Only the lines from the one containing "Turn this picture" down to the one containing "# Origin: centre" should be printed, exactly as they stand, ends included.
** START OF Record excerpts **
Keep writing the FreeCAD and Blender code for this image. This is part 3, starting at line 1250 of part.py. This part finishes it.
** END OF Record excerpts **
** START OF Record excerpts **
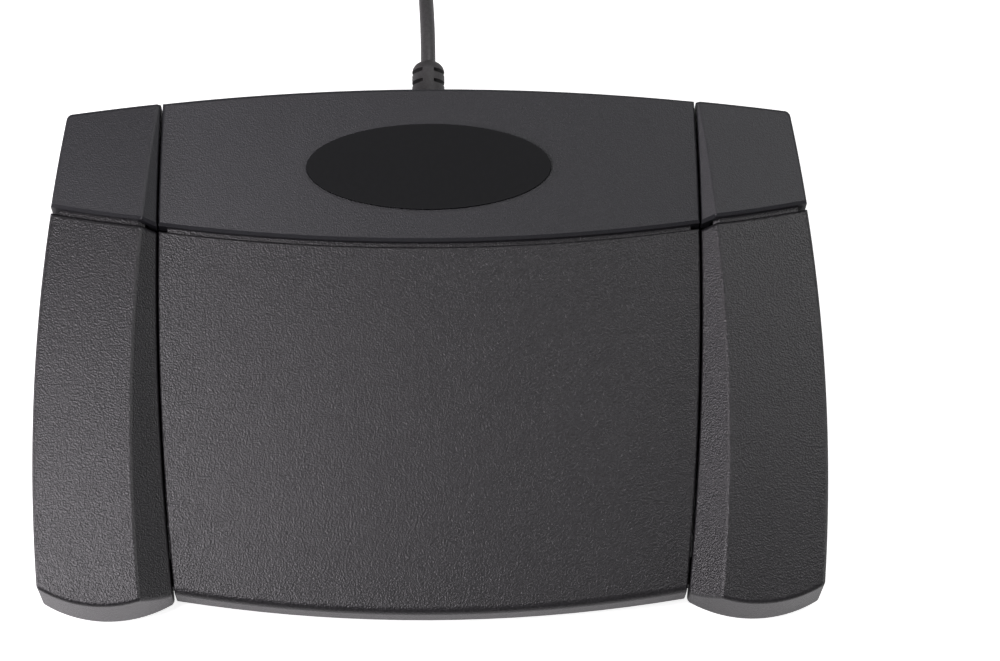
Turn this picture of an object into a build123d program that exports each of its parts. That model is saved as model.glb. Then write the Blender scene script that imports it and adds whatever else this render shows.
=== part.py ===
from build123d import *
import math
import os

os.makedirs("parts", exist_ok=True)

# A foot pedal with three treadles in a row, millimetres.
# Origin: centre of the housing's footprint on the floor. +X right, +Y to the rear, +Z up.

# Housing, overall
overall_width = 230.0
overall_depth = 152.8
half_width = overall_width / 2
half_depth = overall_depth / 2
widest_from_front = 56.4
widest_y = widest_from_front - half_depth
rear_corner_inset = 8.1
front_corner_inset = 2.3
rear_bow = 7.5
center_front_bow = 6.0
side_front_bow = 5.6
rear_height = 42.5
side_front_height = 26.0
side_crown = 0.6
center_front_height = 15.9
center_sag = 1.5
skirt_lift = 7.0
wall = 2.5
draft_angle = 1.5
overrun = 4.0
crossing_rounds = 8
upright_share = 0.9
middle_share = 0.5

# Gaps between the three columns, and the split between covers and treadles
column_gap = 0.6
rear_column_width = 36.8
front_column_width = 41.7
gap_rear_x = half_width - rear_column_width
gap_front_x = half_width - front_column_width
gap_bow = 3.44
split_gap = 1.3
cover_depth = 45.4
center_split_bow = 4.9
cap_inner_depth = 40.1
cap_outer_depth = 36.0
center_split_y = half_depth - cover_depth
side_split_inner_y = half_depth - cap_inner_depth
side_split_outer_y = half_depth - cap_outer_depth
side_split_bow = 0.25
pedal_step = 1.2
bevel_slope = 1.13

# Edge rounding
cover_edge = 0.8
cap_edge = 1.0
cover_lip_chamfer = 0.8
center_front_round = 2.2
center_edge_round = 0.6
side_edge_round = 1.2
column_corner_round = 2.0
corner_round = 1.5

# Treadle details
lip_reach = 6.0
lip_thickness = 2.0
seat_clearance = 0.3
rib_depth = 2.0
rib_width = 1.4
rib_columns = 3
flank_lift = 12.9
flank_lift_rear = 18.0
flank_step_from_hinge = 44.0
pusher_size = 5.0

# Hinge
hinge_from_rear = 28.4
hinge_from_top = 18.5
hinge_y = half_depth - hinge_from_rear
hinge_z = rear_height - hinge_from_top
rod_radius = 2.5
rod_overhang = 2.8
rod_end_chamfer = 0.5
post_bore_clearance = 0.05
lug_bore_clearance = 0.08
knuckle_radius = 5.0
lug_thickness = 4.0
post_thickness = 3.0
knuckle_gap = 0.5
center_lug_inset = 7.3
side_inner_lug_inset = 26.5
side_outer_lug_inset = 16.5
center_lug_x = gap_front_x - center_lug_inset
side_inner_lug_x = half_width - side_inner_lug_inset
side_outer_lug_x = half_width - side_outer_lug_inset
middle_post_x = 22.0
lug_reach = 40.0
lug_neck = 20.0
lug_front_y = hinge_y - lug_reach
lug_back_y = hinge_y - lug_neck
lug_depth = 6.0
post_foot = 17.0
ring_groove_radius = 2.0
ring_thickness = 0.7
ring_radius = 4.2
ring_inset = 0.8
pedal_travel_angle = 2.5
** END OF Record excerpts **
### [Finished exercise]
Turn this picture of an object into a build123d program that exports each of its parts. That model is saved as model.glb. Then write the Blender scene script that imports it and adds whatever else this render shows.
=== part.py ===
from build123d import *
import math
import os

os.makedirs("parts", exist_ok=True)

# A foot pedal with three treadles in a row, millimetres.
# Origin: centre of the housing's footprint on the floor. +X right, +Y to the rear, +Z up.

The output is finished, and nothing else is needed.